Terahertz Time-Domain Spectroscopy and Density Functional Theory Analysis of Low-Frequency Vibrational Modes of a Benzoxazolium-Coumarin Donor-pi-Acceptor Chromophore
Sidhanta Sahu, Phalguna Krishna Das Vana, Anupama Chauhan, Poulami Ghosh, Vijay Sai Krishna Cheerala, Sanyam, C. N. Sundaresan, N. Kamaraju
TL;DR
This work shows that terahertz time-domain spectroscopy (THz-TDS) can resolve discrete low-frequency vibrational modes in a benzoxazolium–coumarin donor–π–acceptor chromophore. By combining THz-TDS with gas-phase density functional theory (DFT), five principal IR-active modes are assigned to torsional and bridge-related motions that modulate intramolecular charge transfer (ICT). The study finds a uniform solid-state blue shift relative to gas-phase predictions, highlighting environment-induced stiffening, and reveals a weak unassigned feature likely due to condensed-phase effects.

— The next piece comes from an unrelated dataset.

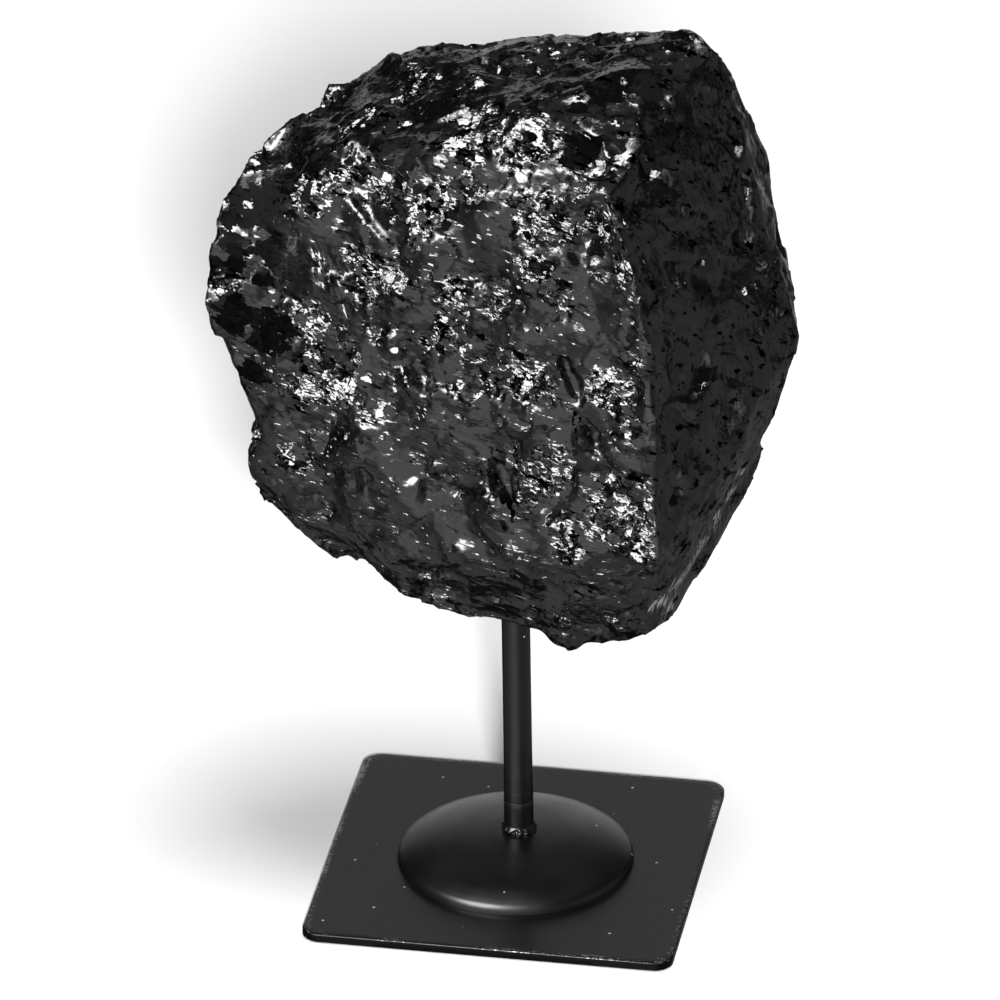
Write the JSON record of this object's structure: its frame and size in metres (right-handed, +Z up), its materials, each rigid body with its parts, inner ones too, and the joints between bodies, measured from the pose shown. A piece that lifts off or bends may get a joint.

Together, these results establish THz-TDS as a sensitive probe of ICT-relevant dynamics in D–π–A systems and provide a framework for extending this approach to related chromophores and time-resolved studies of vibronically mediated charge transfer.
Abstract
To elucidate low-frequency vibrational modes, we investigate a benzoxazolium--coumarin (BCO+) donor-pi-acceptor derivative using transmission terahertz time-domain spectroscopy (THz-TDS). The retrieved complex refractive index reveals distinct modes at 0.62, 0.85, 1.30, 1.81, and 2.07 THz. Gas-phase density functional theory (DFT) agrees well with these features and enables assignment of specific intramolecular motions. Together, THz-TDS and DFT identify the characteristic low-frequency modes of BCO+ and suggest their connection to intramolecular charge transfer-relevant nuclear motions, highlighting that THz-TDS can serve as a sensitive probe of vibrational signatures in donor-pi-acceptor systems.